DATA SHOWN:
--- START ---

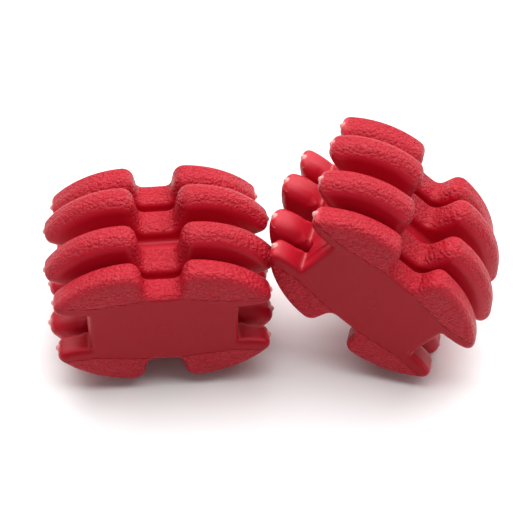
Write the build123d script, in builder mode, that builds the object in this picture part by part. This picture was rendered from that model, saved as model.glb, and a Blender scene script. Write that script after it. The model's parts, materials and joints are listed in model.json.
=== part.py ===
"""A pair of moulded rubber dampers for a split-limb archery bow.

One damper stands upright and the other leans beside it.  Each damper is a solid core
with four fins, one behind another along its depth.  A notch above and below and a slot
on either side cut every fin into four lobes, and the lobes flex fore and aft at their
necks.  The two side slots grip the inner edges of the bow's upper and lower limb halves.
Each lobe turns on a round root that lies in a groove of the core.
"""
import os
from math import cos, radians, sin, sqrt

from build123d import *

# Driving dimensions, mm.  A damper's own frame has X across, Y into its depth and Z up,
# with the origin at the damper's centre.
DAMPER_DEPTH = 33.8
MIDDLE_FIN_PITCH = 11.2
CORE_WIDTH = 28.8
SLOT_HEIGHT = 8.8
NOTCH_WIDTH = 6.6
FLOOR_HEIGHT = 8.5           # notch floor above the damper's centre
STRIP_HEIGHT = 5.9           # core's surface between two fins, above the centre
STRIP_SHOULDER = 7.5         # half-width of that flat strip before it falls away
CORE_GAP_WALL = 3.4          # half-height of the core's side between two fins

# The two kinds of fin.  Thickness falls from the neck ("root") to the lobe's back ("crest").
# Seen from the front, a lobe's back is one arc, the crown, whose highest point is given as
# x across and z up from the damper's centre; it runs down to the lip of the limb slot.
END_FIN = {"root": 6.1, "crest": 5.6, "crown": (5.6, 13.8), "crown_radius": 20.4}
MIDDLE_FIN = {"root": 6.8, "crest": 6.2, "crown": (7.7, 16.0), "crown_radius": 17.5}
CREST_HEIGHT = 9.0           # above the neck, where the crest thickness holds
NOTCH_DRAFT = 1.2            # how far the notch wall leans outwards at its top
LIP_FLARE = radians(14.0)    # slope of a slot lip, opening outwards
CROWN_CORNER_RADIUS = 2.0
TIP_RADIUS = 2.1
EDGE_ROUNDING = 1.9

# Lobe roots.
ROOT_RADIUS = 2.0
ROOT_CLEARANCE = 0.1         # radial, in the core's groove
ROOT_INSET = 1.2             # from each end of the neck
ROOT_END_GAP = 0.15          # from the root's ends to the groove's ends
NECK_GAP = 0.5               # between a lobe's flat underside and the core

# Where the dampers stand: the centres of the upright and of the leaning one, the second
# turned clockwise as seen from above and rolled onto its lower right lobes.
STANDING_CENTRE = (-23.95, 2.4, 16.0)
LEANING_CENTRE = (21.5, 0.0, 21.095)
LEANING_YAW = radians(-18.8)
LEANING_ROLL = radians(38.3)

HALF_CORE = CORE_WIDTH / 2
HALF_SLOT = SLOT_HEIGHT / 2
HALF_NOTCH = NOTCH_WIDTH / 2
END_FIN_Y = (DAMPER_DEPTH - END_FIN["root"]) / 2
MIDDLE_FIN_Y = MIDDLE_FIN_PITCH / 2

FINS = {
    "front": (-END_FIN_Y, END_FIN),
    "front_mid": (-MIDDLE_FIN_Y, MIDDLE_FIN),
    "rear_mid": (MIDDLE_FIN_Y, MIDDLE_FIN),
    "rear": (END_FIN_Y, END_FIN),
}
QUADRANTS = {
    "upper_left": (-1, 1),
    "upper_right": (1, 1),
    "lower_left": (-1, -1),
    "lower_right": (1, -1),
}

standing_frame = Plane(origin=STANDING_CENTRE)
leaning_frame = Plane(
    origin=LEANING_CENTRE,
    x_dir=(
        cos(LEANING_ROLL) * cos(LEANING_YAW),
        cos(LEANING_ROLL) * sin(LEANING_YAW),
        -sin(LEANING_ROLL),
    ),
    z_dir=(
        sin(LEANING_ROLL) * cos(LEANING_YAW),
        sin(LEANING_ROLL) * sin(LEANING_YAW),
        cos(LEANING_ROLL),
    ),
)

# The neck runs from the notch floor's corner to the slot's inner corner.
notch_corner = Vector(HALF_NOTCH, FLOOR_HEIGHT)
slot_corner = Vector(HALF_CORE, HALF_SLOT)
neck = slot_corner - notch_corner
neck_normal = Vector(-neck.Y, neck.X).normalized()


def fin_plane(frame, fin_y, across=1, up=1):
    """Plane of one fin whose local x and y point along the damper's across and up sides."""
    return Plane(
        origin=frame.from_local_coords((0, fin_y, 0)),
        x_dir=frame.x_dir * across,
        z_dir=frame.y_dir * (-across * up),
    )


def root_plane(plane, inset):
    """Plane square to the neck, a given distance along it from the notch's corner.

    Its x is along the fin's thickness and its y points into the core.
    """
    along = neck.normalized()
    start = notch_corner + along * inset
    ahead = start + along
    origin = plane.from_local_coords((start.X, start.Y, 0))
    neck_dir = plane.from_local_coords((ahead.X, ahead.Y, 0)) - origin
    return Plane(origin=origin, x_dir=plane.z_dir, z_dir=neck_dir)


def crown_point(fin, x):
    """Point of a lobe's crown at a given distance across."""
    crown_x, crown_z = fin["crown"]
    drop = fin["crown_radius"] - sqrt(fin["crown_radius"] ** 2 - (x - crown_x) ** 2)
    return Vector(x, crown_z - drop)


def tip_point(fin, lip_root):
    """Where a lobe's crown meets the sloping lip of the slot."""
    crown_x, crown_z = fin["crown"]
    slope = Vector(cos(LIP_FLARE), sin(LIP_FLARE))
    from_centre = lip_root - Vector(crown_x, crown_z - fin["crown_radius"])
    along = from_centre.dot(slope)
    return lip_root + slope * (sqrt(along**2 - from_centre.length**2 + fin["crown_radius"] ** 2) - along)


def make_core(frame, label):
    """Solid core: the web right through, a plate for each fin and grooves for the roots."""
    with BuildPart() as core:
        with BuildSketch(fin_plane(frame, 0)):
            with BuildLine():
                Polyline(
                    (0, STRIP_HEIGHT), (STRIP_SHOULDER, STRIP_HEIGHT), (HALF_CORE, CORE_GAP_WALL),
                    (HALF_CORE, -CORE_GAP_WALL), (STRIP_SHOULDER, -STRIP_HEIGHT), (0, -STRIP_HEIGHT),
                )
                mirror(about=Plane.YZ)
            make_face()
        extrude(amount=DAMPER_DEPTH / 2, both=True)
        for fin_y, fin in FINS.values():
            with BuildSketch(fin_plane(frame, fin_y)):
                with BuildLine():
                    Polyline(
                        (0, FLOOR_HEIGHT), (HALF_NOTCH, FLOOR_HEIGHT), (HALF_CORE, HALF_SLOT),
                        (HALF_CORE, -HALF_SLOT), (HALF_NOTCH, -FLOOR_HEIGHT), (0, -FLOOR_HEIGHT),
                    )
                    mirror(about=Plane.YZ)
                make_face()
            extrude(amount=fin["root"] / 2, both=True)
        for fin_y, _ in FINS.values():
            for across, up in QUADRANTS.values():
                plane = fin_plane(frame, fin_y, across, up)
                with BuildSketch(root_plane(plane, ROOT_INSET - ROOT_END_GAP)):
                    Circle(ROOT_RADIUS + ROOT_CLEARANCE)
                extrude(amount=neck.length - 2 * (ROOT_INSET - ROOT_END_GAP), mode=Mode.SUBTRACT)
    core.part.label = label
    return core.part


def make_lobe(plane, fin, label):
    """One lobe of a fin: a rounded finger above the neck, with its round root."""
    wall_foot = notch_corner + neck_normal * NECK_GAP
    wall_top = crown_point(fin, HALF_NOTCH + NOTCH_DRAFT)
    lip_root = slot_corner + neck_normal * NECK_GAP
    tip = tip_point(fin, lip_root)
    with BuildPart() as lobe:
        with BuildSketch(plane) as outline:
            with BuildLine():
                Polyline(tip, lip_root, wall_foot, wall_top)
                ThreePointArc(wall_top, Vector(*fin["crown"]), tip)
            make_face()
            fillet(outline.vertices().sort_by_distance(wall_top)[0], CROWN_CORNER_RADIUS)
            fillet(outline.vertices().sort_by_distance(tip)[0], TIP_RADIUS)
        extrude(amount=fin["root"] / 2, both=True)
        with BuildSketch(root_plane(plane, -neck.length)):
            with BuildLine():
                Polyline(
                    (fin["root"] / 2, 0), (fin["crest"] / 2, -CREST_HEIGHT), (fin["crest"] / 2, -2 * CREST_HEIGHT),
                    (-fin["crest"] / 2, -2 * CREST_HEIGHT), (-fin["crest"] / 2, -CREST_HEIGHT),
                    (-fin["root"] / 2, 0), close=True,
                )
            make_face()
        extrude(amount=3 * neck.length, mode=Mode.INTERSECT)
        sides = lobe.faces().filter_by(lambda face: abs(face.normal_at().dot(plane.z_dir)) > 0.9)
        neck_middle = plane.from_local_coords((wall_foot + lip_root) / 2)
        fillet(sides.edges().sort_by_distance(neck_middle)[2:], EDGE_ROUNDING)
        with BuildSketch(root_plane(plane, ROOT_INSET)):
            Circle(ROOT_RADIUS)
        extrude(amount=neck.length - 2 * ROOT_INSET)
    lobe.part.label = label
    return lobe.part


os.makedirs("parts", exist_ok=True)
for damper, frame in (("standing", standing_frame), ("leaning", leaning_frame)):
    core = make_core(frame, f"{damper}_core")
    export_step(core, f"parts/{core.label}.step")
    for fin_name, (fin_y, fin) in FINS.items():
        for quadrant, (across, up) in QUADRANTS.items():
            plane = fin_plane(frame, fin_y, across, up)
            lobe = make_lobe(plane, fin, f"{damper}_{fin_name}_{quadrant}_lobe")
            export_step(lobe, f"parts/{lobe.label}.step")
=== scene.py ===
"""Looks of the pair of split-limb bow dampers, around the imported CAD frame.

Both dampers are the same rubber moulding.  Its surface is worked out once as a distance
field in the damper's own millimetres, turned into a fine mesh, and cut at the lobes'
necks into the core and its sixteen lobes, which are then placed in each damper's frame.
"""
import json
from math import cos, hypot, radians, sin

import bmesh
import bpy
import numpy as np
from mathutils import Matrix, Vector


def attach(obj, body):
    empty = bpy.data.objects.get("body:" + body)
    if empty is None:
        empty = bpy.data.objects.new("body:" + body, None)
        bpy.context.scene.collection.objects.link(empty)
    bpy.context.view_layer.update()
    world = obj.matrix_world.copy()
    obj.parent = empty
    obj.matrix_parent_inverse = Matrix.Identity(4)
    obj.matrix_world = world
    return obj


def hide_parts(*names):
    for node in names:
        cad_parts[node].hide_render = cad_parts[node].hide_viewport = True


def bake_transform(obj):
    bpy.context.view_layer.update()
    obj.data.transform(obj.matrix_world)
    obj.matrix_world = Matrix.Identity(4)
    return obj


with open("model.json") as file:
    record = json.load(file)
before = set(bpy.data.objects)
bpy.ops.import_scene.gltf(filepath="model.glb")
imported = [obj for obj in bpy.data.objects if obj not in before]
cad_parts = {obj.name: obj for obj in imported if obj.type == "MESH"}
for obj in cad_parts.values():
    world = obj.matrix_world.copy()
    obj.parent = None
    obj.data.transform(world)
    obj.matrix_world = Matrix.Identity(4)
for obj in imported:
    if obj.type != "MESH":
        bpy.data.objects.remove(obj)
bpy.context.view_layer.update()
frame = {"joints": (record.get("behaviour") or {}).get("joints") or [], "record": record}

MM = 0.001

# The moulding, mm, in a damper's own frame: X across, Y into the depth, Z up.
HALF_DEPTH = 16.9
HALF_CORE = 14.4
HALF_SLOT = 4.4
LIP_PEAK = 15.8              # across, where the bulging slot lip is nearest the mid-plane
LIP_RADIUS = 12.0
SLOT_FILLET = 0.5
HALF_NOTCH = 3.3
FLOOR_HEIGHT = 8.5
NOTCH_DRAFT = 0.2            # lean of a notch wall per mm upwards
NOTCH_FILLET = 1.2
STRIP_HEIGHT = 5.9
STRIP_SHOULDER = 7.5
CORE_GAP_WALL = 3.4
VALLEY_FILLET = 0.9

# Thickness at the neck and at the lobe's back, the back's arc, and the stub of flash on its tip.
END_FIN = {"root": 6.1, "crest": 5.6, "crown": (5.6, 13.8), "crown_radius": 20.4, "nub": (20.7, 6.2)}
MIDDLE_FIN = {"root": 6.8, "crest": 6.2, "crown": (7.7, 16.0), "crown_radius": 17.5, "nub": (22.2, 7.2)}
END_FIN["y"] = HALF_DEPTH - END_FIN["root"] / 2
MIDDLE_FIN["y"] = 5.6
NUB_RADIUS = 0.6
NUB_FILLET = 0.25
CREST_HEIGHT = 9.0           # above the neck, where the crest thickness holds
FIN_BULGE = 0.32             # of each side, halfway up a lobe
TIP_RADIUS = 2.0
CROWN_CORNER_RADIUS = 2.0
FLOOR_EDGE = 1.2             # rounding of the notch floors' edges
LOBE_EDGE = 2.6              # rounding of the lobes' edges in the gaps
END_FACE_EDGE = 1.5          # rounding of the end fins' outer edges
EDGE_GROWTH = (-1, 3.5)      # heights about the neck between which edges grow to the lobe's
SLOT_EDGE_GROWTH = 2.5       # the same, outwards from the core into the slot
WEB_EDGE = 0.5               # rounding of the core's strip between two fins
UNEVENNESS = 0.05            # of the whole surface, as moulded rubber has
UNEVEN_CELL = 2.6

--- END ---

Your task is to transcribe only the lines from the line containing "for fin_name, (fin_y, fin)" through the line containing "obj.data.transform(world)", word for word.

SOLUTION TO THE EXERCISE:
    for fin_name, (fin_y, fin) in FINS.items():
        for quadrant, (across, up) in QUADRANTS.items():
            plane = fin_plane(frame, fin_y, across, up)
            lobe = make_lobe(plane, fin, f"{damper}_{fin_name}_{quadrant}_lobe")
            export_step(lobe, f"parts/{lobe.label}.step")
=== scene.py ===
"""Looks of the pair of split-limb bow dampers, around the imported CAD frame.

Both dampers are the same rubber moulding.  Its surface is worked out once as a distance
field in the damper's own millimetres, turned into a fine mesh, and cut at the lobes'
necks into the core and its sixteen lobes, which are then placed in each damper's frame.
"""
import json
from math import cos, hypot, radians, sin

import bmesh
import bpy
import numpy as np
from mathutils import Matrix, Vector


def attach(obj, body):
    empty = bpy.data.objects.get("body:" + body)
    if empty is None:
        empty = bpy.data.objects.new("body:" + body, None)
        bpy.context.scene.collection.objects.link(empty)
    bpy.context.view_layer.update()
    world = obj.matrix_world.copy()
    obj.parent = empty
    obj.matrix_parent_inverse = Matrix.Identity(4)
    obj.matrix_world = world
    return obj


def hide_parts(*names):
    for node in names:
        cad_parts[node].hide_render = cad_parts[node].hide_viewport = True


def bake_transform(obj):
    bpy.context.view_layer.update()
    obj.data.transform(obj.matrix_world)
    obj.matrix_world = Matrix.Identity(4)
    return obj


with open("model.json") as file:
    record = json.load(file)
before = set(bpy.data.objects)
bpy.ops.import_scene.gltf(filepath="model.glb")
imported = [obj for obj in bpy.data.objects if obj not in before]
cad_parts = {obj.name: obj for obj in imported if obj.type == "MESH"}
for obj in cad_parts.values():
    world = obj.matrix_world.copy()
    obj.parent = None
    obj.data.transform(world)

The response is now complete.